## Goal of the exercise
Going from the top of the data below, give again each line through the one containing "a Principled shader.", both ends kept.

## Data shown
= = = = = = =
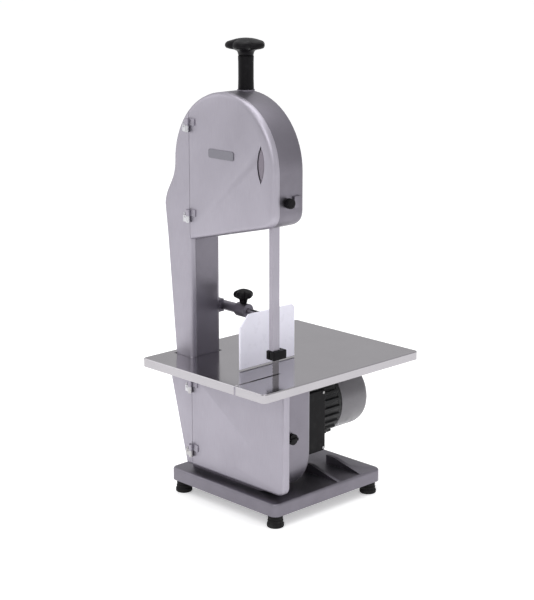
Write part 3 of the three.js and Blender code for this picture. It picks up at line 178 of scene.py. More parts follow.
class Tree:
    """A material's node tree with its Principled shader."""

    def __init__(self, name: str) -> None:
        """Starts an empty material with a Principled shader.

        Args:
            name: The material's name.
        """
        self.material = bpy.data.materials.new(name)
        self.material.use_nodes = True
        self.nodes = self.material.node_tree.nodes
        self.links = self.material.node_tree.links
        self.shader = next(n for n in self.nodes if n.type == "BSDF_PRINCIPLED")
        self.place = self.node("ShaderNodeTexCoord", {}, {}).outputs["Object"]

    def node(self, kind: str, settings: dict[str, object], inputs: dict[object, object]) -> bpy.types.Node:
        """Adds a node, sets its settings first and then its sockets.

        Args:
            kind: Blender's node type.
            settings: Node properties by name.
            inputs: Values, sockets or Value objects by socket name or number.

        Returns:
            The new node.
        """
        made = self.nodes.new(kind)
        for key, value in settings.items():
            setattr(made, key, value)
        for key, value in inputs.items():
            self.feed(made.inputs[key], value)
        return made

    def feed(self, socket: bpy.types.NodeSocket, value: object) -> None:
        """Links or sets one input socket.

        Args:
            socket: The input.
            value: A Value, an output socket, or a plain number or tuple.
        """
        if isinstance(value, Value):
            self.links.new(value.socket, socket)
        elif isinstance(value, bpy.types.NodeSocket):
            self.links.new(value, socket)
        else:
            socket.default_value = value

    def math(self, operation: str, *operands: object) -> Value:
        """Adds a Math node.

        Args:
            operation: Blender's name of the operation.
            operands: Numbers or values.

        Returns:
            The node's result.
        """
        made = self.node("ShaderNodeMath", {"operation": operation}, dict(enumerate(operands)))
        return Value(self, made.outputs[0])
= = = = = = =
## Finished exercise
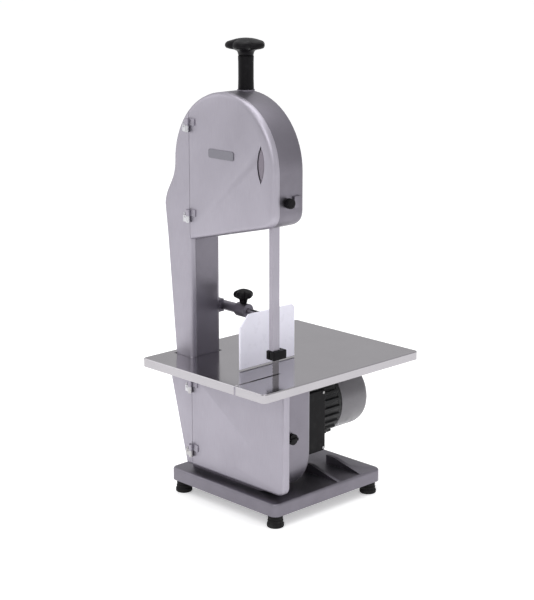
Write part 3 of the three.js and Blender code for this picture. It picks up at line 178 of scene.py. More parts follow.
class Tree:
    """A material's node tree with its Principled shader."""

    def __init__(self, name: str) -> None:
        """Starts an empty material with a Principled shader.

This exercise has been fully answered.